The Slicing Tip For Beef Stir-Fry That Ensures Tender Bites Of Meat

If your beef in black bean sauce tastes as chewy as an old boot then you've probably been skipping a vital prep step — slicing your meat against the grain. This simple move produces beef stir-fries that are tender and succulent instead of stringy, rubbery, and overcooked. But what does cutting against the grain mean anyway?

Take a closer look at your beef and you should be able to see the muscle fibers running along the surface in relatively straight lines from one side to the other. The direction of these parallel lines is what's known as the grain. If you cut your beef in the same direction, you'll end up with slices of protein with very long fibers that are hard to chew. You must slice the beef perpendicular to the grain to cut the fibers into shorter lengths. This is particularly important for stir-fries because the meat has to cook at speed, unlike slower cooking methods where tough, longer fibers have time to break down and soften over an extended period.

Choosing the best cuts of meat for stir-fry (such as skirt, strip, or flank steak) is the first step to eliciting tender results. For example, cuts with distinct grains, like brisket, are tougher than those with finer grains that are harder to see, such as tenderloin and filet mignon. However, it's vital that you cut across the grain to guarantee that each bite is deliciously juicy and yielding no matter which cut you select.

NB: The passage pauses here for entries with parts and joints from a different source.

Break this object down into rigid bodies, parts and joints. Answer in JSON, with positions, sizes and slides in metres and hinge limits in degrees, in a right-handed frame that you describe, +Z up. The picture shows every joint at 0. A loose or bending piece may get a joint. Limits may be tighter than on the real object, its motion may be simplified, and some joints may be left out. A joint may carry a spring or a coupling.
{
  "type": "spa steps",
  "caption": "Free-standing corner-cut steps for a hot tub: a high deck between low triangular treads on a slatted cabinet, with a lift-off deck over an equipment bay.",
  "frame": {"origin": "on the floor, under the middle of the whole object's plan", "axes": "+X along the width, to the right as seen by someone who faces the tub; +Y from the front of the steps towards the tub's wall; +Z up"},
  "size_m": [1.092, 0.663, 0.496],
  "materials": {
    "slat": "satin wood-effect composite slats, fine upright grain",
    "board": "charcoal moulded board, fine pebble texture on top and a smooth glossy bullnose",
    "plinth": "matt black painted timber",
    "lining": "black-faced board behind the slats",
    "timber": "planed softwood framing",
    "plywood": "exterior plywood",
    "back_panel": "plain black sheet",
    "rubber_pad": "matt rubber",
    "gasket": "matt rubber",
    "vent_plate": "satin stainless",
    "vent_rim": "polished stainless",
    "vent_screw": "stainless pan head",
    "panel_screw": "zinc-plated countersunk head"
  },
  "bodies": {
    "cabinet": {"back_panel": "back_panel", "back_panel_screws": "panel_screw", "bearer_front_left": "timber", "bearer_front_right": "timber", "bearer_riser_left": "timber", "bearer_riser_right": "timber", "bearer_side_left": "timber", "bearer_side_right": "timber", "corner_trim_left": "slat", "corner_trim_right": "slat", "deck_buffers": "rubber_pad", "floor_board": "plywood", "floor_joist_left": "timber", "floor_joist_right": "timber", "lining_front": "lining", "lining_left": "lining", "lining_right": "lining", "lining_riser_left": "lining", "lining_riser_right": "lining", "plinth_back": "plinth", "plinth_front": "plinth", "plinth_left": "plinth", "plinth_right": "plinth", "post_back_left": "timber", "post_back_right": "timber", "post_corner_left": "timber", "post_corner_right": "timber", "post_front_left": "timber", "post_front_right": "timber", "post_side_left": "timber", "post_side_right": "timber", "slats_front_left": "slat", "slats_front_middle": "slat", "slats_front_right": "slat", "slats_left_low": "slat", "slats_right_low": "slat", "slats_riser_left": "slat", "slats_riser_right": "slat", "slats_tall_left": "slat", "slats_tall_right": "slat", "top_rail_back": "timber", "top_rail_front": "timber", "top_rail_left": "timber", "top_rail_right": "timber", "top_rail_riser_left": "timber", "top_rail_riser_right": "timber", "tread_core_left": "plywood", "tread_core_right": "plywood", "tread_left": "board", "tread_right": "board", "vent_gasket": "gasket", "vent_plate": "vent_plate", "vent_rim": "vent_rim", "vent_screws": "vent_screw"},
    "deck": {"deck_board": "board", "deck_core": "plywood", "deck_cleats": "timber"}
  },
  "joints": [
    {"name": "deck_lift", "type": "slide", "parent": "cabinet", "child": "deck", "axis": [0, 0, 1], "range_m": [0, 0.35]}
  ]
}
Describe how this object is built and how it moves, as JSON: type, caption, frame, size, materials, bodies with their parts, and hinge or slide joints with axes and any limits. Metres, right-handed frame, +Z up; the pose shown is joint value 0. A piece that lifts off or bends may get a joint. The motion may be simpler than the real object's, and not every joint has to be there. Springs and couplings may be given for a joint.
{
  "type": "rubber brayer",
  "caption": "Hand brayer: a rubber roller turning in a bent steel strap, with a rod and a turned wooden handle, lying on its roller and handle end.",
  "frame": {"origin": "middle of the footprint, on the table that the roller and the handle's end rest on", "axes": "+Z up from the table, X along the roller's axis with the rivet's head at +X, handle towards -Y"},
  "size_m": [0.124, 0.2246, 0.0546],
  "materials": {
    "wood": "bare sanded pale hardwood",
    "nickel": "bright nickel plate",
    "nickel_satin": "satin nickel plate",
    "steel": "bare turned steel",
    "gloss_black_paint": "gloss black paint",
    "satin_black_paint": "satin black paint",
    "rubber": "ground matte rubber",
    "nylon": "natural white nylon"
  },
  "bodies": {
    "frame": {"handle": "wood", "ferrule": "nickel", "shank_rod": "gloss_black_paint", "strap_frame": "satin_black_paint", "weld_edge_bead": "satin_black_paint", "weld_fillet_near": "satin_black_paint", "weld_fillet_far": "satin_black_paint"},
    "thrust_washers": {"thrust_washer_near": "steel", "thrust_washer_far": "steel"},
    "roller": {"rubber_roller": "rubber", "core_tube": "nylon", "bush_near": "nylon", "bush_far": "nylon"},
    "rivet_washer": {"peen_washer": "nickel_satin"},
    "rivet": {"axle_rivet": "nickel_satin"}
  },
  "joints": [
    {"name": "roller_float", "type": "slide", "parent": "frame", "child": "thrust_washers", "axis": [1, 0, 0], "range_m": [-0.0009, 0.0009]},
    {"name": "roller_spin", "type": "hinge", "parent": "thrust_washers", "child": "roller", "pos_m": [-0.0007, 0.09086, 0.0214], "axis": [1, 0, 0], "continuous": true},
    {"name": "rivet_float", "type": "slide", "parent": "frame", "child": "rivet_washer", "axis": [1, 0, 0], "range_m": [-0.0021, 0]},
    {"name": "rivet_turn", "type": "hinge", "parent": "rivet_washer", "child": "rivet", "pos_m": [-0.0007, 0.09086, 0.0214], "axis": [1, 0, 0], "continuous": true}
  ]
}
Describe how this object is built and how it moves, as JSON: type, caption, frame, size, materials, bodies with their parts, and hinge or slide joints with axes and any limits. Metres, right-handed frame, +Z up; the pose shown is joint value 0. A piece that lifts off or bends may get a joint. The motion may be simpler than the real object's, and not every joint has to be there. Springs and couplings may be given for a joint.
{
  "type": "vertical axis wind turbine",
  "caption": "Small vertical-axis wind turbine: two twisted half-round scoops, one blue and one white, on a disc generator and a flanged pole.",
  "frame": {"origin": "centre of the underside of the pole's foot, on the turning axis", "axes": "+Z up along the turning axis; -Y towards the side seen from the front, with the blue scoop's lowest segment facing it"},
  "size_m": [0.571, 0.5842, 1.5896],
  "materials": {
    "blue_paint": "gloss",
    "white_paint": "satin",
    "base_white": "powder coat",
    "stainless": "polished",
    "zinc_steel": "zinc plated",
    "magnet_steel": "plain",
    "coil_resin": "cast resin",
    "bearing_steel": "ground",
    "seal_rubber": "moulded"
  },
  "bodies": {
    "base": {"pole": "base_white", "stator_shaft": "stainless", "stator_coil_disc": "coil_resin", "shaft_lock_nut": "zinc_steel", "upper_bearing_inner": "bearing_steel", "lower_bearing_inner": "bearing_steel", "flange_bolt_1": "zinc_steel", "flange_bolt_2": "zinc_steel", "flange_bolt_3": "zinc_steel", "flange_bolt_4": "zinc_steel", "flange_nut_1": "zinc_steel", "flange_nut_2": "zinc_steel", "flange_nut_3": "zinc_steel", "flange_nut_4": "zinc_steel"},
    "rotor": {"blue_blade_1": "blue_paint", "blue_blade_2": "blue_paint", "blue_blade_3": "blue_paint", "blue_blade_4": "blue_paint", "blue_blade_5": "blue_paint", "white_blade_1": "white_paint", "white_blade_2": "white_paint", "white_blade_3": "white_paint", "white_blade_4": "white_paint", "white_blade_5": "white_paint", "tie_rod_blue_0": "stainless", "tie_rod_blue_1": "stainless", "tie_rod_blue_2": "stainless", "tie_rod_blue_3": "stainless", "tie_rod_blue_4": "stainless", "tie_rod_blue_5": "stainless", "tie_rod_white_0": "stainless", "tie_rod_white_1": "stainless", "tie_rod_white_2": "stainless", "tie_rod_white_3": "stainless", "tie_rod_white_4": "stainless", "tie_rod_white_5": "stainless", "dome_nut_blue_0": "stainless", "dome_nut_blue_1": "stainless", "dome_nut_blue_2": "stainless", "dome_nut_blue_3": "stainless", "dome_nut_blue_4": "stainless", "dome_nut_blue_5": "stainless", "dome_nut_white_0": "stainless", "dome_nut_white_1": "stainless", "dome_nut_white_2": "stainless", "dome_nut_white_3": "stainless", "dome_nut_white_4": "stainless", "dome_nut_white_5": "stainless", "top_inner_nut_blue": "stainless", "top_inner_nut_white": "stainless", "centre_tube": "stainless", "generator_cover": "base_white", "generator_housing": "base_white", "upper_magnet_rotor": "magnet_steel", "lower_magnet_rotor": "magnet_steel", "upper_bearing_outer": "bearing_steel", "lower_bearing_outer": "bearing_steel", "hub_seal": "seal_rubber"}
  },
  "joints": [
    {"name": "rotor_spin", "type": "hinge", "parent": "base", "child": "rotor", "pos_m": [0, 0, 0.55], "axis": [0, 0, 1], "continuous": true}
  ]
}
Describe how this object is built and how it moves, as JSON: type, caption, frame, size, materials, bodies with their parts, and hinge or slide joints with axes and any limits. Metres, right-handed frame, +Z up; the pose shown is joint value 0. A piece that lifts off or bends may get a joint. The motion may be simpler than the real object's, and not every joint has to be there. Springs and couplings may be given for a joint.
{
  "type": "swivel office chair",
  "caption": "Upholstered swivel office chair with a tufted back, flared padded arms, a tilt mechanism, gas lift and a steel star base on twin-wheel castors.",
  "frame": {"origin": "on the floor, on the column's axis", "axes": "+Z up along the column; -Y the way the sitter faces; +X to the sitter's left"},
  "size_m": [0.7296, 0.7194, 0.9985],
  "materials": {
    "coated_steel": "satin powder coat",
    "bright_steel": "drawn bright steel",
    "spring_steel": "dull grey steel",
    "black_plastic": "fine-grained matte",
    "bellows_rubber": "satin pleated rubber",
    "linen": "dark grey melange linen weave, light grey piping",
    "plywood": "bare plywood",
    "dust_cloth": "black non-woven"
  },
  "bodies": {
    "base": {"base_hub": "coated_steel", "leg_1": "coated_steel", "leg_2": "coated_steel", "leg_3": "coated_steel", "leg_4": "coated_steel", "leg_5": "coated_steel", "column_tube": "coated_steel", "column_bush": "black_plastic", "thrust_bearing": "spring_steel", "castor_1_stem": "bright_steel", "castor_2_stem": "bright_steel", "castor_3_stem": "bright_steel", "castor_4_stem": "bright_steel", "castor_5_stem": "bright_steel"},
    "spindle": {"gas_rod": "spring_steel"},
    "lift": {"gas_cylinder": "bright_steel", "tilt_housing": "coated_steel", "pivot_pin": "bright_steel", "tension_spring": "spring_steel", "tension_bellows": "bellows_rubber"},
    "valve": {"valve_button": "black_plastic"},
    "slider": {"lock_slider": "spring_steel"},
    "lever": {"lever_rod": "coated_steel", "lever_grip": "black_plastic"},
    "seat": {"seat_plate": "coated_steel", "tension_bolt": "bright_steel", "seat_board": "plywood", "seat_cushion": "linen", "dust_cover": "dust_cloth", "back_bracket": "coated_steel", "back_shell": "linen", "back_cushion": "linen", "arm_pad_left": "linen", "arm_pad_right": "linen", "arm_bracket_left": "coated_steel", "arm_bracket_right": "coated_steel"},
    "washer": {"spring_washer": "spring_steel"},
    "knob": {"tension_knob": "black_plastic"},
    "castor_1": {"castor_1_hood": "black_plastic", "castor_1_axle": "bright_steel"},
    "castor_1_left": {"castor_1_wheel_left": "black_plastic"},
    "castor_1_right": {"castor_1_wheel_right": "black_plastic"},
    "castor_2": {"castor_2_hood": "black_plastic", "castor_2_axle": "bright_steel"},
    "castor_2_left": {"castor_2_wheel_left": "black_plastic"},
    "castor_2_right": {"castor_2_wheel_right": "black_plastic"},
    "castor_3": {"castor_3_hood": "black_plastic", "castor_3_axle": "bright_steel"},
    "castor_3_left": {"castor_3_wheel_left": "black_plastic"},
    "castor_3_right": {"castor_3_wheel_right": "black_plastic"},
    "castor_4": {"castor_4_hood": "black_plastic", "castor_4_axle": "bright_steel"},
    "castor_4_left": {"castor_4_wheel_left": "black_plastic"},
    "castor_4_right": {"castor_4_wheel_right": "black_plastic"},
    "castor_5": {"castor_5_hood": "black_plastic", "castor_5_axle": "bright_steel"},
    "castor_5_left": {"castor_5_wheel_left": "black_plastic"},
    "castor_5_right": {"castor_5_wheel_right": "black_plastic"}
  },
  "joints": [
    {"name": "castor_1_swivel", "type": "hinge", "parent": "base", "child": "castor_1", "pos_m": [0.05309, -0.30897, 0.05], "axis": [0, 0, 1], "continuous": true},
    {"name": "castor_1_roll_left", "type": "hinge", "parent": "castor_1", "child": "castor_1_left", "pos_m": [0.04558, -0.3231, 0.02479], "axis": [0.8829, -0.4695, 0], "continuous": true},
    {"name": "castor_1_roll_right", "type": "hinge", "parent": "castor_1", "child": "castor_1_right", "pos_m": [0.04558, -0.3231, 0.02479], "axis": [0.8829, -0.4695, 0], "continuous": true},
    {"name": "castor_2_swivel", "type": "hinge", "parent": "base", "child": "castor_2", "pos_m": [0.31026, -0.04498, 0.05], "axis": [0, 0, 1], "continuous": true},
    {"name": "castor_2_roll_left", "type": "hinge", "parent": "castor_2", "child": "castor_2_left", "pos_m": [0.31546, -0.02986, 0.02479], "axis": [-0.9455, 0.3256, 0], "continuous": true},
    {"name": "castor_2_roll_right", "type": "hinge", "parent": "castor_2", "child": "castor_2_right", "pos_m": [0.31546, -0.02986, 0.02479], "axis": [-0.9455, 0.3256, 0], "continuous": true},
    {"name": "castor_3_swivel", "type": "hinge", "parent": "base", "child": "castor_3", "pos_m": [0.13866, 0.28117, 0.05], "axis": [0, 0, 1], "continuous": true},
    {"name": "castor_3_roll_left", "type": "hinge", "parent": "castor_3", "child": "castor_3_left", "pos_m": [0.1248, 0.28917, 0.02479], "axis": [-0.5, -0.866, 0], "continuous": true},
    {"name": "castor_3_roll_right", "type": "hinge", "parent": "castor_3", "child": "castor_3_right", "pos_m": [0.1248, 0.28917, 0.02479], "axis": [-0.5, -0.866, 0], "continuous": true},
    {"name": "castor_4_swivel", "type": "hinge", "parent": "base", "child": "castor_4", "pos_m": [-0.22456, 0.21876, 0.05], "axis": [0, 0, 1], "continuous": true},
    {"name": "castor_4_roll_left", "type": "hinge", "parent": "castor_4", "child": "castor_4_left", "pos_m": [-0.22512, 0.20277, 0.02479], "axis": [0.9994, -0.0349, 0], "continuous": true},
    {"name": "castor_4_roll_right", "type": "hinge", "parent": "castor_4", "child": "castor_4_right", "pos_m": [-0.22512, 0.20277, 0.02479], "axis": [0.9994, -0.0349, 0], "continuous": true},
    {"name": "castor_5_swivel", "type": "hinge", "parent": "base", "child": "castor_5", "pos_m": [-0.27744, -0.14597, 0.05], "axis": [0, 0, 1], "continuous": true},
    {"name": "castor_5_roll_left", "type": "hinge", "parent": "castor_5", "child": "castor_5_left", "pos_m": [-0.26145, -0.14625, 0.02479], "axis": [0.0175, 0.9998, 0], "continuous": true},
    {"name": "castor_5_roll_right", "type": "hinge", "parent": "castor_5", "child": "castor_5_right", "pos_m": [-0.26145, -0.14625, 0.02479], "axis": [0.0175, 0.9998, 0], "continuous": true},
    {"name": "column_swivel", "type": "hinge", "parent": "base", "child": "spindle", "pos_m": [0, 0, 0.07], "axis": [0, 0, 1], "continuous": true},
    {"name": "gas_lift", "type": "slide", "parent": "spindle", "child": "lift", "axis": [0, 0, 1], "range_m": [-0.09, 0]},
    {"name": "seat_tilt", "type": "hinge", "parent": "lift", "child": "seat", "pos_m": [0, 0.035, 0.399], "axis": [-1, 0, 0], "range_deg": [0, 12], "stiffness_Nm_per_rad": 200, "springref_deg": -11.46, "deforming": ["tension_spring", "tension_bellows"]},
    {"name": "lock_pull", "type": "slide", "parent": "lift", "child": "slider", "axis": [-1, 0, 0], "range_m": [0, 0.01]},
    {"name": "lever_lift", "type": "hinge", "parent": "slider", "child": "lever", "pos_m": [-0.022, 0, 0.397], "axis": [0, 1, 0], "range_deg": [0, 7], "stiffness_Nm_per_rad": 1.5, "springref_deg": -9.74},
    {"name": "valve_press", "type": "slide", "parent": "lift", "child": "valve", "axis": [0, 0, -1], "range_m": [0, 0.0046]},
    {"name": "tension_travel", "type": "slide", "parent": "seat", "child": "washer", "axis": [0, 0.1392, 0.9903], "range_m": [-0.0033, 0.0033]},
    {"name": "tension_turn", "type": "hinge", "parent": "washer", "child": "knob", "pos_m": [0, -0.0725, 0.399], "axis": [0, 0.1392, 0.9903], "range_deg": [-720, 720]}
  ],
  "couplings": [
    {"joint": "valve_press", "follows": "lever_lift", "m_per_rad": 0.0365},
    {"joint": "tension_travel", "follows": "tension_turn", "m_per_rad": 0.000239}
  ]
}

Slice your beef as thinly as possible

Once you've settled on which direction to cut your beef, aim to slice it as thinly as possible to encourage it to cook quickly in the intense heat of the wok. This will guarantee that your protein remains tender and your vegetables stay crisp. If the slices of beef are too thick, they'll need to cook longer to allow the heat to reach the center. This results in strips of beef that have a fibrous texture and a chewy outer surface, as well as overcooked vegetables that have lost their appetizing crunch. 

Freezing your stir-fry beef for 30 minutes can make it easier to cut it into super-thin slices. However, if you don't have time to freeze your flank steak, you can flatten it with a mallet or rolling pin to tenderize the connective tissues in the meat before slicing it against the grain. Coating your protein in cornstarch and baking soda before stir-frying them is another useful move to tenderize the fibers. Once you've mastered all these tips and techniques for the perfect stir fry, you'll soon be recreating restaurant-style dishes at home that are lusciously tender and light, such as spicy sesame beef and beef in black bean sauce.